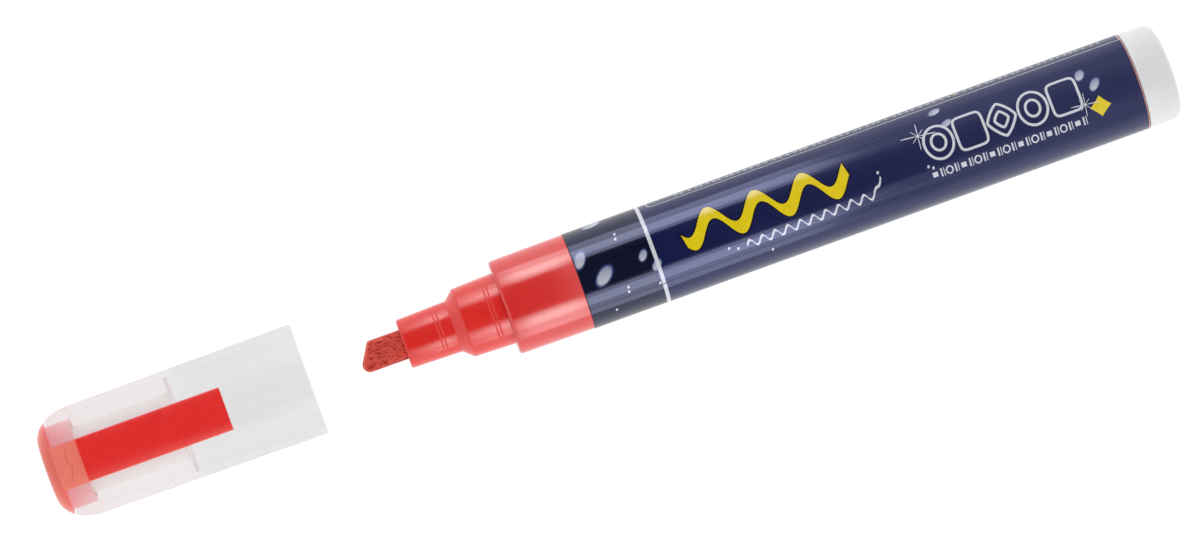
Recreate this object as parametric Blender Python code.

+ + +

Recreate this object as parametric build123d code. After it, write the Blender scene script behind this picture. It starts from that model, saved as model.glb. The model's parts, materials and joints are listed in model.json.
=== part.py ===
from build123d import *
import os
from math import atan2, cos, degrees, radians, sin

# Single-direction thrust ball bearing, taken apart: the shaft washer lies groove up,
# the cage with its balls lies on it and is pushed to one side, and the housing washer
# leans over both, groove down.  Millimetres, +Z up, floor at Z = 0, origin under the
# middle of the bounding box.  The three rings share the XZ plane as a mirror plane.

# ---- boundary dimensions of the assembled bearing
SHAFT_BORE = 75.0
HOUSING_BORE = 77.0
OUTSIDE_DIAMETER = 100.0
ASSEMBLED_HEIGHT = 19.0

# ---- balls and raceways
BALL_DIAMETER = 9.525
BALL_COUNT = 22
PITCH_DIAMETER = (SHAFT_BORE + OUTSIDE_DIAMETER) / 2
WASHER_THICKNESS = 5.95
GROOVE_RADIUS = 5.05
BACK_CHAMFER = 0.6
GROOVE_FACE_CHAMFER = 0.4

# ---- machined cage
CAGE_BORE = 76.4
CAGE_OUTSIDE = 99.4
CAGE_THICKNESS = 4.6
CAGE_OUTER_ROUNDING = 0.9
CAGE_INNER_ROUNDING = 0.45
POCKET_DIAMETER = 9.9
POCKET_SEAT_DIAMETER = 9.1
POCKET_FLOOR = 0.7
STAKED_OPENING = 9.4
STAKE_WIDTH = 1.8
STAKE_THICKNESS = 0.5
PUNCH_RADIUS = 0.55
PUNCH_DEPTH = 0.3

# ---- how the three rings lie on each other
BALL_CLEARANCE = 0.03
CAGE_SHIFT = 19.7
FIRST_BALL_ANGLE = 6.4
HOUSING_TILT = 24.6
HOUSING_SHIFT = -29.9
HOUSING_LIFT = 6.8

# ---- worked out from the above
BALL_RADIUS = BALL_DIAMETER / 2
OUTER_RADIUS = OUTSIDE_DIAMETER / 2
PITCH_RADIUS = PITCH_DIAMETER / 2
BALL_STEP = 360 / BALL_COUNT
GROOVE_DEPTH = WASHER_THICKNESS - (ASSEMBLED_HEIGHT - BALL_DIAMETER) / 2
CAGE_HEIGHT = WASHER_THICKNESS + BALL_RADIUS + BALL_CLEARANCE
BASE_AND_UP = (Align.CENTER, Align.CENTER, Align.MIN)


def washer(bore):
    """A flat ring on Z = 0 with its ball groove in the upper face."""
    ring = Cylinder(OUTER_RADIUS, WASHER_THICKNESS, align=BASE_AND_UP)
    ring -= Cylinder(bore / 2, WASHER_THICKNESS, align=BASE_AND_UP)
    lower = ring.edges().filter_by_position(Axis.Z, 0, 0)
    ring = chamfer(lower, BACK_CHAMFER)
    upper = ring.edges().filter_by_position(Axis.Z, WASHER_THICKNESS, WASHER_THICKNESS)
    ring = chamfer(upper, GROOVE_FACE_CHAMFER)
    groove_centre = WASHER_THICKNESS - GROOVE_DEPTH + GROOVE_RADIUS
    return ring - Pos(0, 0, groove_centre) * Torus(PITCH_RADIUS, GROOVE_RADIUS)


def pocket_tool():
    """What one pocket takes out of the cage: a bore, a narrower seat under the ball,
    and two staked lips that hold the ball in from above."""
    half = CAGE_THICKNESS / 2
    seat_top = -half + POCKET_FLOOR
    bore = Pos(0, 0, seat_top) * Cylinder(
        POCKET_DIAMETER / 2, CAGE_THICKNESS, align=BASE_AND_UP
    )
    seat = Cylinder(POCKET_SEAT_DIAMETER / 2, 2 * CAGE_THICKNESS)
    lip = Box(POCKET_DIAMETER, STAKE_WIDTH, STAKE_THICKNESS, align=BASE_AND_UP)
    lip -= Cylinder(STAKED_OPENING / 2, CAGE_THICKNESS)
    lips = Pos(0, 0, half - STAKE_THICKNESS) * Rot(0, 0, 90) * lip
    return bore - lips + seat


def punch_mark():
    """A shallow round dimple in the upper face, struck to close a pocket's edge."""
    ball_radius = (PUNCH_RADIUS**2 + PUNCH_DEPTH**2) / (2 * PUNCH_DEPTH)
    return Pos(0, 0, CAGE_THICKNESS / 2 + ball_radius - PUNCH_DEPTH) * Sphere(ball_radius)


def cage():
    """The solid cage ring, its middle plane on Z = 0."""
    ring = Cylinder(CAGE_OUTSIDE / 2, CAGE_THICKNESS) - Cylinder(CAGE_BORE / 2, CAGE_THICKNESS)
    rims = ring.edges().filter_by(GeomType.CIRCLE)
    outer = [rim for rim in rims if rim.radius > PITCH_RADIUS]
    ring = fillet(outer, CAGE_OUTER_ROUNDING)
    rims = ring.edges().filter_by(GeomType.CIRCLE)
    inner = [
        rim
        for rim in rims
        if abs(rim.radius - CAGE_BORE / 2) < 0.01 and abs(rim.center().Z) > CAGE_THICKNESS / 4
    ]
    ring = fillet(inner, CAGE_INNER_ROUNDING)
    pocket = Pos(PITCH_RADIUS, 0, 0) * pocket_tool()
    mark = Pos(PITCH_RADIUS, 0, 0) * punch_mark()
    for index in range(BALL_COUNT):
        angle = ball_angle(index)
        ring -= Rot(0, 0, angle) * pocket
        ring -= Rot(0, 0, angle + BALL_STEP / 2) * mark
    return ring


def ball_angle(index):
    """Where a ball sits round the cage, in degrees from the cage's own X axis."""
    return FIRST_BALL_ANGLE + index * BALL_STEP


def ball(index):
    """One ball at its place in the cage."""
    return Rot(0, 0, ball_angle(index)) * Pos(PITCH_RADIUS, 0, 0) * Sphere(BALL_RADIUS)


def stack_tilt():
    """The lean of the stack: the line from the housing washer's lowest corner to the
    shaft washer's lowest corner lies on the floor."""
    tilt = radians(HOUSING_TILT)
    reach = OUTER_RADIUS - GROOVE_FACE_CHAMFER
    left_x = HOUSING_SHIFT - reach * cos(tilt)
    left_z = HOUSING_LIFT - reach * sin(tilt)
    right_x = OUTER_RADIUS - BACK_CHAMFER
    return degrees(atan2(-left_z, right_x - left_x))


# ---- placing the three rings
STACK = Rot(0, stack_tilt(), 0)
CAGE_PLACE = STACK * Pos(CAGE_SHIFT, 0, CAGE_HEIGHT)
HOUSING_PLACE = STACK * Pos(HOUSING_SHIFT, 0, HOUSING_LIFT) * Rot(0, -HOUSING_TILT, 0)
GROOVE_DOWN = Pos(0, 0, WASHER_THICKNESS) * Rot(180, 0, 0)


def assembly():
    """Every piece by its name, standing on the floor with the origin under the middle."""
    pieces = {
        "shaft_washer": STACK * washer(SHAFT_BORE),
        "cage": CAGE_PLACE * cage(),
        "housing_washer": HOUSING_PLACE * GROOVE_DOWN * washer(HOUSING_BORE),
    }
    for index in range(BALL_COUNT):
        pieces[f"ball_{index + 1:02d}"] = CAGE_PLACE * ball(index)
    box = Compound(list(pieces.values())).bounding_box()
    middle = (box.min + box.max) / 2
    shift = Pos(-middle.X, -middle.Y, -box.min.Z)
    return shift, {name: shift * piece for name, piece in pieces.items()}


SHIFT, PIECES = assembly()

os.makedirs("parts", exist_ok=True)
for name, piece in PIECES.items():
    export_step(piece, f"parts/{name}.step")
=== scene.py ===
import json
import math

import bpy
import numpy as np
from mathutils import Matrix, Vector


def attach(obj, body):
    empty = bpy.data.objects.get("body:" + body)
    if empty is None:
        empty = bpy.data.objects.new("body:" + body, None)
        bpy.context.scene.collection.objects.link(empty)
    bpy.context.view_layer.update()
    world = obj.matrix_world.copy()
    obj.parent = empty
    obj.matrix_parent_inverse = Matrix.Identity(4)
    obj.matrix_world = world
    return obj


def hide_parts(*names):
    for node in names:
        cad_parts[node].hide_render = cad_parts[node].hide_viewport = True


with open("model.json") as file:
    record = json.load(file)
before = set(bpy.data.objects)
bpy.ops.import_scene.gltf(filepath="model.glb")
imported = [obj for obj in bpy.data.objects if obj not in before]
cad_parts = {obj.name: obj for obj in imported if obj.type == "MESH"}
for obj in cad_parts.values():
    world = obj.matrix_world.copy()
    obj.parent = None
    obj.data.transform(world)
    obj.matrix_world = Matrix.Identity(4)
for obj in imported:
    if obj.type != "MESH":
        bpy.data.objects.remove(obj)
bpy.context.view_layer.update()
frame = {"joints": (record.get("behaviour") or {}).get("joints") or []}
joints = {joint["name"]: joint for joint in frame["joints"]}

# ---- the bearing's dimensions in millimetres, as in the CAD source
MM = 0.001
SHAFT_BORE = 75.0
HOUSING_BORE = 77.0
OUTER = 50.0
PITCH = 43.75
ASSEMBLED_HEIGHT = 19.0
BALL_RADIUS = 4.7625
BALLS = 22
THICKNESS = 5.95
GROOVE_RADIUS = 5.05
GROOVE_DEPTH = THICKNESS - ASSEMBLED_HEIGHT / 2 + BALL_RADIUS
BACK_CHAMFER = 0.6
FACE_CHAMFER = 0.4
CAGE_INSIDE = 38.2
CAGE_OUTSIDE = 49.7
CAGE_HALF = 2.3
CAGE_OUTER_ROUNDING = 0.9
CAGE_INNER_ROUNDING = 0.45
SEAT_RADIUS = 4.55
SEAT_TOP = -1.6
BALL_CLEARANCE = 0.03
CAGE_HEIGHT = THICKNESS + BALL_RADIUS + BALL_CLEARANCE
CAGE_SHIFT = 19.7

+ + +

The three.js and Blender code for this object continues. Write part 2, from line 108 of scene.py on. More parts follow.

+ + +

■ **DO THIS**: Filter for "Recreate". Return all lines that hold it.

■ **EXPECTED ANSWER**:
Recreate this object as parametric Blender Python code.
Recreate this object as parametric build123d code. After it, write the Blender scene script behind this picture. It starts from that model, saved as model.glb. The model's parts, materials and joints are listed in model.json.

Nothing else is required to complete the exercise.